How to claim the deduction on your return

  • Self-employed (Schedule C filers): Simplified method — calculate $5 × business-square-footage (≤300 sq ft) and enter the amount on Schedule C; Regular method — complete Form 8829 to compute and report the deduction.
  • Partnerships/S-corps: The rules differ when an owner’s home is used for business; consult a tax advisor to structure reimbursements or accountable plans.

When to consult a tax pro

Talk to a CPA or enrolled agent if any of the following apply:

  • You claim depreciation for the home office and expect to sell your home within several years.
  • You have multiple businesses or an LLC that pays you for home-office use.
  • The space’s exclusive and regular use is borderline (shared family room, dual-use spaces).
  • You received an IRS notice about your home office deduction.

Our guide on the differences between the simplified and regular methods gives step-by-step examples if you want a deeper walkthrough (internal link: Home Office Deduction: Simplified vs Regular Method Explained: https://finhelp.io/glossary/home-office-deduction-simplified-vs-regular-method-explained/).

Final takeaway

For side hustlers, the home office deduction can be a meaningful tax benefit when the IRS tests are met and proper records are kept.

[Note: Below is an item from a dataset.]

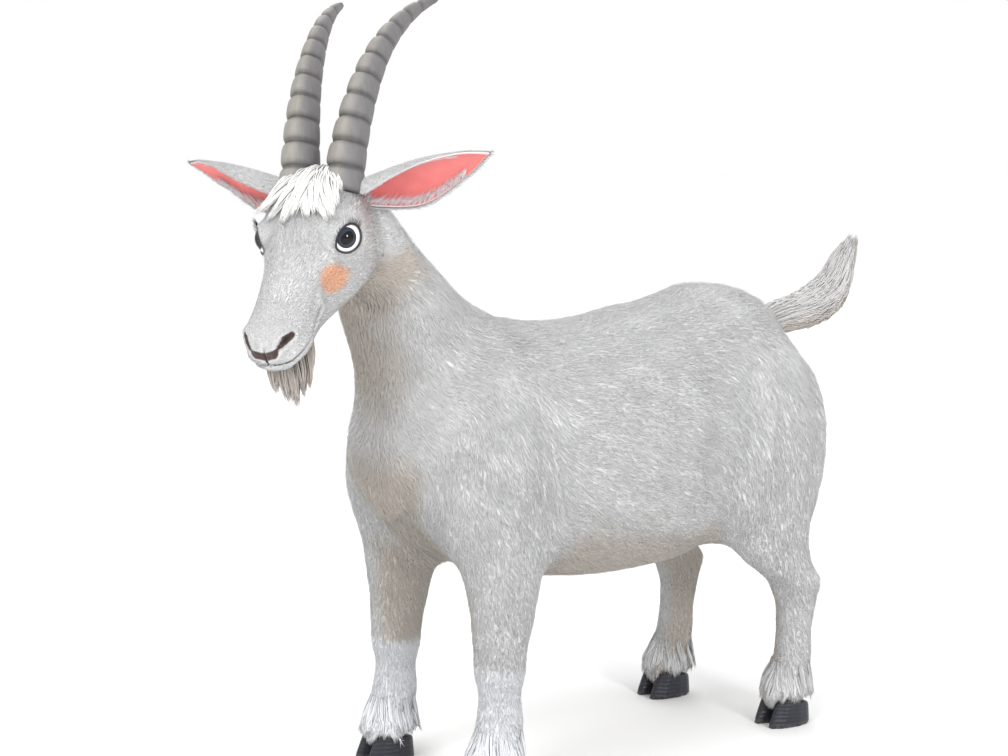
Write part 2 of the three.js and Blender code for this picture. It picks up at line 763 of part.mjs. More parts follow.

Use the simplified method for ease and smaller spaces; use the regular method when you have large eligible home expenses or when depreciation creates additional long-term tax strategy concerns. Calculate both ways each tax year, document carefully, and consult a tax professional when depreciation, business structure, or sale-of-home issues arise.

Disclaimer: This article is educational and based on current IRS guidance (2025). It is not tax advice. For advice tailored to your facts, consult a qualified tax professional or CPA.